All About Weaving Gabbeh Rugs
In Iran almost all rugs are woven by women. As a father of three young children I always love to see the happy healthy smiling children like the one above watching her mother weave. In the old days before the revolution children wove rugs. Since the fall of the Shah child labor is no longer an issue. In Iran school attendance is mandatory until the children are in high school. A little girl growing up in Iran has more opportunity than any time in history. Over 60 percent of students in University are women. At that rate rugs like these may soon be a thing of the past.
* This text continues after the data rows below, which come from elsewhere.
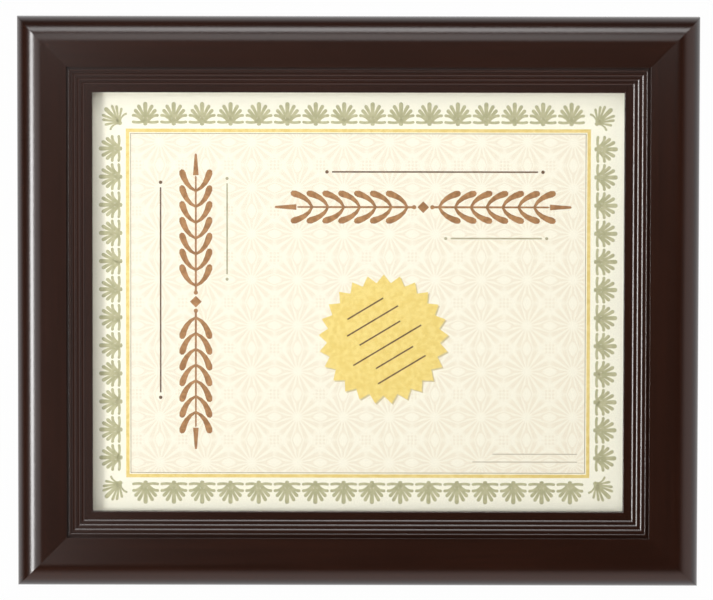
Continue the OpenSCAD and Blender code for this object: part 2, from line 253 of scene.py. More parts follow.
class Recipe:
    """A material's or world's node tree in the making."""

    def __init__(self, owner: Union[bpy.types.Material, bpy.types.World]) -> None:
        """Empties the owner's tree and keeps it."""
        owner.use_nodes = True
        self.tree = owner.node_tree
        self.tree.nodes.clear()

    def add(self, kind: str, settings: Optional[dict] = None, sockets: Optional[dict] = None,
            out: Union[str, int] = 0) -> Wire:
        """Adds any node.

        Args:
            kind: the node's type.
            settings: its own settings, made first.
            sockets: values or wires by socket name, identifier or number.
            out: the output that is wanted.

        Returns:
            A wire from that output.
        """
        def find(among: Iterable[bpy.types.NodeSocket], key: Union[str, int]) -> bpy.types.NodeSocket:
            """The socket with this number, identifier or name."""
            return next(s for i, s in enumerate(among) if key in (i, s.identifier, s.name))
        node = self.tree.nodes.new(kind)
        for key, value in (settings or {}).items():
            setattr(node, key, value)
        for key, value in (sockets or {}).items():
            if isinstance(value, Wire):
                self.tree.links.new(value.socket, find(node.inputs, key))
            else:
                find(node.inputs, key).default_value = value
        return Wire(self, find(node.outputs, out))

    def place(self) -> Wire:
        """Object coordinates, in metres."""
        return self.add("ShaderNodeTexCoord", out="Object")

    def grain_place(self) -> Wire:
        """The piece's own coordinates: across, along and through the stock, in millimetres."""
        return self.add("ShaderNodeAttribute", {"attribute_name": GRAIN}, out="Vector")

    def flat_place(self) -> Wire:
        """Object coordinates with the face laid flat: across, up and out, in metres."""
        return self.mapped(self.place(), turn=(-SIZES.rise, 0, 0))

    def mapped(self, place: Wire, scale: Triple = (1, 1, 1), turn: Triple = (0, 0, 0),
               shift: Triple = (0, 0, 0)) -> Wire:
        """Coordinates scaled, then turned by angles in degrees, then shifted."""
        return self.add("ShaderNodeMapping", {"vector_type": "POINT"}, {
            "Vector": place, "Scale": scale, "Location": shift,
            "Rotation": tuple(math.radians(angle) for angle in turn)})

    def noise(self, place: Wire, scale: Union[float, Triple], detail: float = 3.0, rough: float = 0.5) -> Wire:
        """Fractal noise, about 0 to 1, at one scale or at one for each axis."""
        if isinstance(scale, tuple):
            place, scale = self.mapped(place, scale), 1.0
        return self.add("ShaderNodeTexNoise", sockets={
            "Vector": place, "Scale": scale, "Detail": detail, "Roughness": rough})

    def wave(self, place: Wire, axis: str, scale: float, distortion: float = 0.0) -> Wire:
        """Even bands across an axis, 0 to 1."""
        return self.add("ShaderNodeTexWave", {"bands_direction": axis}, {
            "Vector": place, "Scale": scale, "Distortion": distortion})

    def along(self, way: Wire, axis: Triple) -> Wire:
        """Cosine of the angle between a direction and one of the flat frame's."""
        return self.add("ShaderNodeVectorMath", {"operation": "DOT_PRODUCT"}, {
            0: way, 1: tuple(SIZES.way(*axis))}, "Value")

    def first_looks(self) -> tuple[Wire, Wire, Wire]:
        """Tells who looks, before any matt surface has scattered the ray.

        Returns:
            Three wires, each 1 or 0: the camera, a gloss, the glass.
        """
        camera = self.add("ShaderNodeLightPath", out="Is Camera Ray")
        direct = (1 - camera.output("Diffuse Depth")).larger(0)
        return camera, camera.output("Is Glossy Ray") * direct, camera.output("Is Transmission Ray") * direct

    def blend(self, factor: Value, low: Tone, high: Tone) -> Wire:
        """A mix of two colours."""
        return self.add("ShaderNodeMix", {"data_type": "RGBA"}, {
            "Factor_Float": factor, "A_Color": low, "B_Color": high}, "Result_Color")

    def bump(self, height: Wire, depth: float, strength: float) -> Wire:
        """The normal of a surface with this height, where 1 stands for so many metres."""
        return self.add("ShaderNodeBump", sockets={"Height": height, "Distance": depth, "Strength": strength})

    def principled(self, **sockets: Union[Wire, float, Colour]) -> Wire:
        """A Principled shader; an underscore stands for a space in a socket's name."""
        return self.add("ShaderNodeBsdfPrincipled", sockets={
            key.replace("_", " "): value for key, value in sockets.items()})

    def mix(self, factor: Wire, low: Wire, high: Wire) -> Wire:
        """A mix of two shaders."""
        return self.add("ShaderNodeMixShader", sockets={0: factor, 1: low, 2: high})

    def end(self, kind: str, surface: Wire) -> None:
        """Ends the tree in an output node of a given type."""
        self.tree.links.new(surface.socket, self.tree.nodes.new(kind).inputs["Surface"])


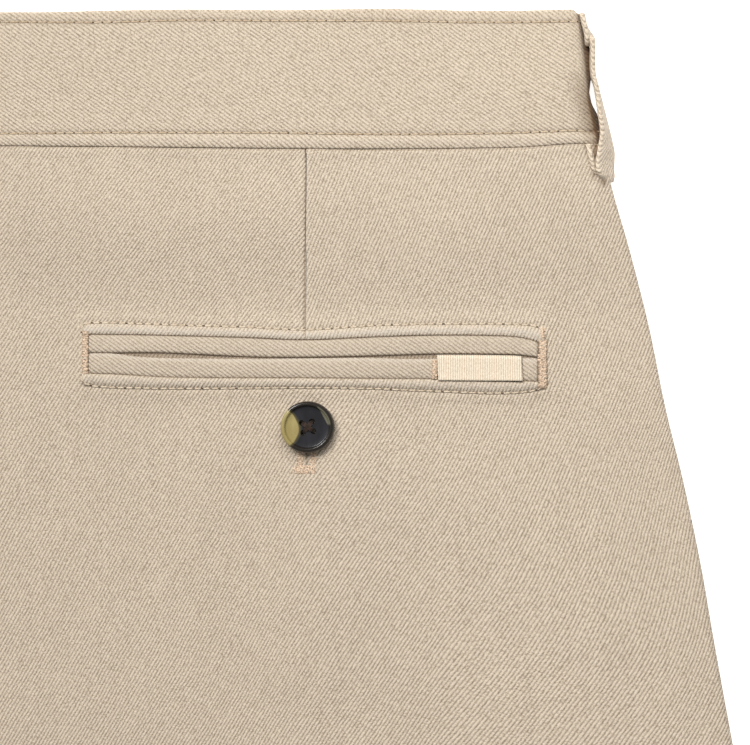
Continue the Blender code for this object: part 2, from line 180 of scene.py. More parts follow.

Reports published by the US Department of Labor confirm that Child Labor is not an issue in most of the rug producing countries including Iran. The big problem areas for child labor and even child slave labor are India and Pakistan. In Iran woman weave and children study. Weaving becomes a way for women to get a better way of life while still living in her home village. Woman can balance the need to earn a living while still managing a family. Dr. Khosrow Sobhe tells a story of when he and one of his brothers visited a weaver who works with them. The woman’s high school age son was sporting a new chambray shirt which was all the rage in Iran at that time. When they left Khosrow pointed out to his brother that the weavers son was better dressed than either of them. Sometimes the woman’s income is all the family has and other times it is the way to a better life and a few luxuries for the children.
Better looms make it possible to produce better rugs. The metal looms that these Qashqai women use are a vast improvement over the old looms. Please note the thickness of the Gabbeh. These rugs are normally the thickest rug produced in Iran and are a joy to walk upon.
The large weavers comb is used to keep the wefts straight. The colors are all natural dyes. Many people claim this but I know it is true with Sobhe rugs because the wool is dyed by my friends at Sayahi Dye Works in Shiraz Abbas and Parham Sayahi.
Qashqai women are more casual in the dress that one might expect to see in the mosques of Qum. Directly after the revolution things could get tense over veils for woman and the Khosrow Khan hats that the Qashqai men wear. Now things go easier.
Dr.Lois Beck of Washington University Saint Louis told me that after the revolution the men were forbidden to wear the Khosrow Khan hats. The women then began to weave into their rugs the image of the hats but they would disguise them so they could see them but the Revolutionary Guards could not. I noticed on a recent trip to Iran that the Khosrow Khan hats and the traditional Qashqai women’s clothes are welcomed everywhere even at official government functions.
I mentioned above that women do the weaving. Look in the background of this image. Men wash the rugs and shear them.